Expressing mixed feelings, Claudine Tong wrote on Facebook that Schaaf “is getting so much good publicity from (this).”
“Too bad it won’t keep her from letting developers and gentrifiers take our homes or having Public Works destroy homeless people’s belongings and shelters while not providing the city services they are entitled to,” she wrote.
In a statement issued this week, Kaplan denounced the “lies” of the head of ICE, Sessions and Trump.
“They are not targeting dangerous criminals,” she said. “The administration is using an ancient tool of tyrants and bigots throughout history who seek to create fear of ‘the other’ in order to justify mistreatment of minority communities.”
“They are not upset about the ‘leaks,’” she said. “The feds pretend to be angry about the leak of internal confidential ICE information. However, in all their angry comments, they have not expressed any intention to or plan to find the leak.” Instead, they denounce “the person who received the leak, rather than whomever committed the leaking.”

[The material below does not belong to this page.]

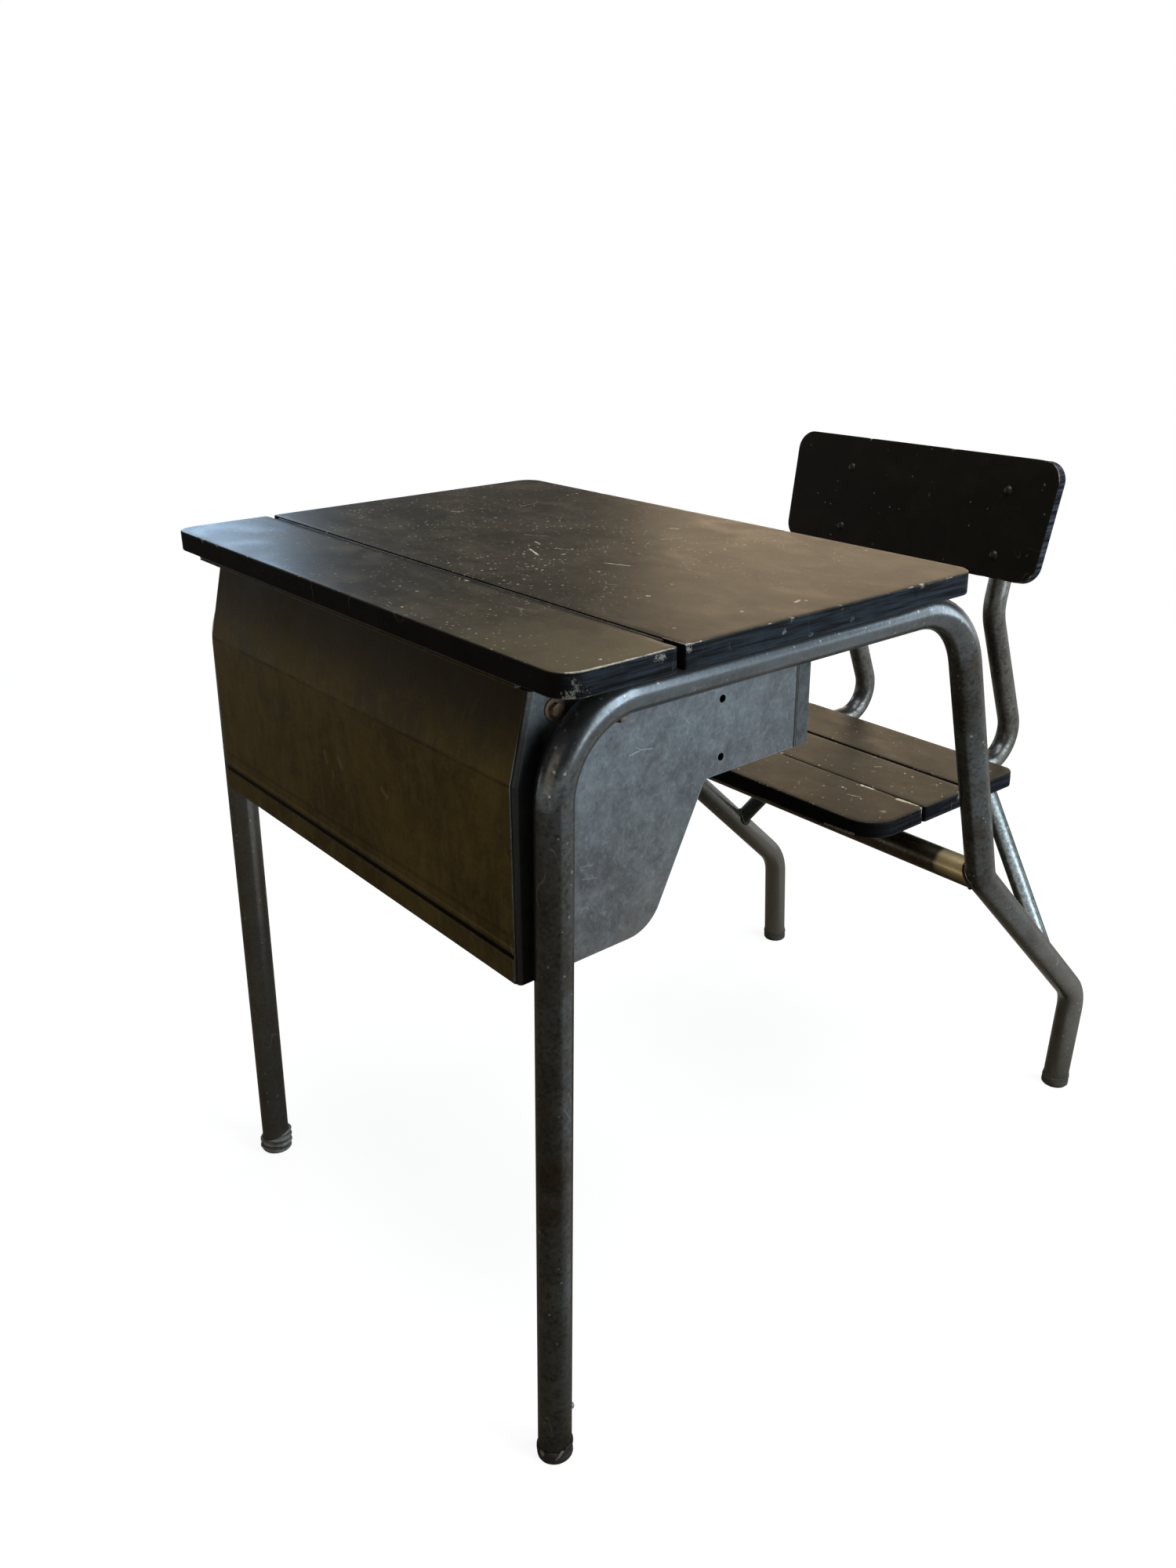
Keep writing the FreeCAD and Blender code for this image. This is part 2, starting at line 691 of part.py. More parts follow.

Further, they gave their raids the name “Keep Safe,” said Kaplan, “but they are not about keeping people safe.”
Looking to the immediate future, School Board member Roseanne Torres told the Oakland Post the Oakland Unified School District is a sanctuary district, but more steps must be taken to protect Oakland parents and children who are living in fear that their families could be torn apart.
“Families are afraid,” she said. “We have to be very clear about how to get our children to school” when raids are threatened.
“We’re going this year to another level, “she said. Principals and school staff are asking parents how they will get their children to and from school if the parents are afraid to leave the house.
Parents have to face the question, she said: “Who is going to take care of your kids if you get picked up?”
“We’re living in a police state,” Torres continued. “There is no place to hide. We’re an example of what is coming in a lot of places.”